Les rôtisseurs n'avaient presque que des oies dans leurs boutiques. De là le nom d'oyers qu'on leur donnait. La rue où ils s'établirent à Paris en prit le nom de rue aux oies, que l'on a plus tard corrompu et changé en celui de rue aux Ours. Aujourd'hui encore, quoique l'oie ait beaucoup perdu de sa réputation culinaire, un certain nombre de villes, telles que Metz, Auch , Strasbourg, Bayonne, s'enrichissent du commerce des oies. Le foie est surtout estimé.
Déjà, du temps des Romains, on savait développer le foie des oies en les nourrissant de figues, comme on le voit dans Horace : Pinguibus et ficia pastum jecur anseris.
Boudin de foies gras
"Pour faire six bouts de boudins, prenez huit foies gras que vous hachez ; faites cuire six oignons avec du bouillon gras, un bouquet de persil, ciboules, une demi-gousse d'ail ,deux clous de girofle, thym, laurier, basilic, un peu de coriandre dans un petit linge. Quand ils font bien cuits, hachez-les très-fin, & les mêlez avec les foies gras ; ajoutez-y une demi-livre de panne coupée en dés ; un demi septier de bonne crème, trois demi-septiers de sang de cochon, sel fin, épices mêlées ; mettez le tout sur le feu, seulement pour le faire tiédir en le remuant toujours de crainte que le sang ne se lie dans le fond ; ensuite vous l'entonnez dans des boyaux comme les précédents, & les faites cuire de même." Mais ça c'était avant que Close invente le pâté de foie gras.

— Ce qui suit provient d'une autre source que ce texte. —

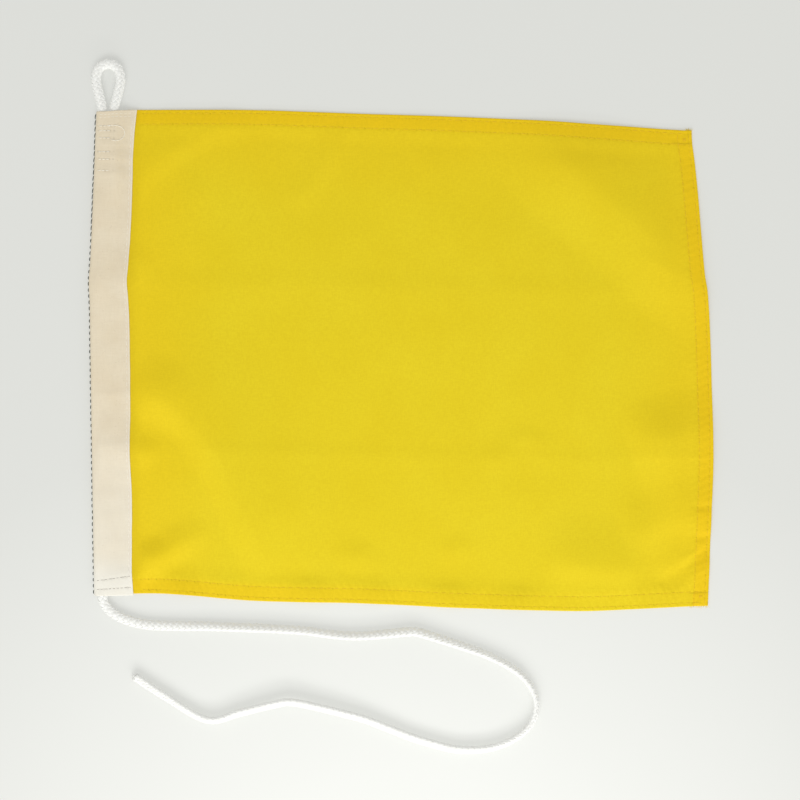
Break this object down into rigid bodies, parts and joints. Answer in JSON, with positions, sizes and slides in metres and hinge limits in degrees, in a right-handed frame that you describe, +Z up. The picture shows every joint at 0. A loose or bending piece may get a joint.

"On sait que Strasbourg fait avec ces foies des pâtés dont la réputation est européenne. Les plumes d'oie sont aussi un objet de commerce, et Champier rapporte qu'elles étaient déjà, de son temps, un des principaux revenus de la Beauce. On suspendait quelquefois une oie comme but du tir dans les fêtes champêtres. Tirer l’oie était encore un jeu en honneur au XVIIIe siècle. Le cardinal de Retz parlant de l'habillement des Parisiens pendant les guerres de la Fronde, les représente les cheveux frisés, le poil ras, en souliers noirs et en bas de soie, comme des gens qui vont tirer l'oie."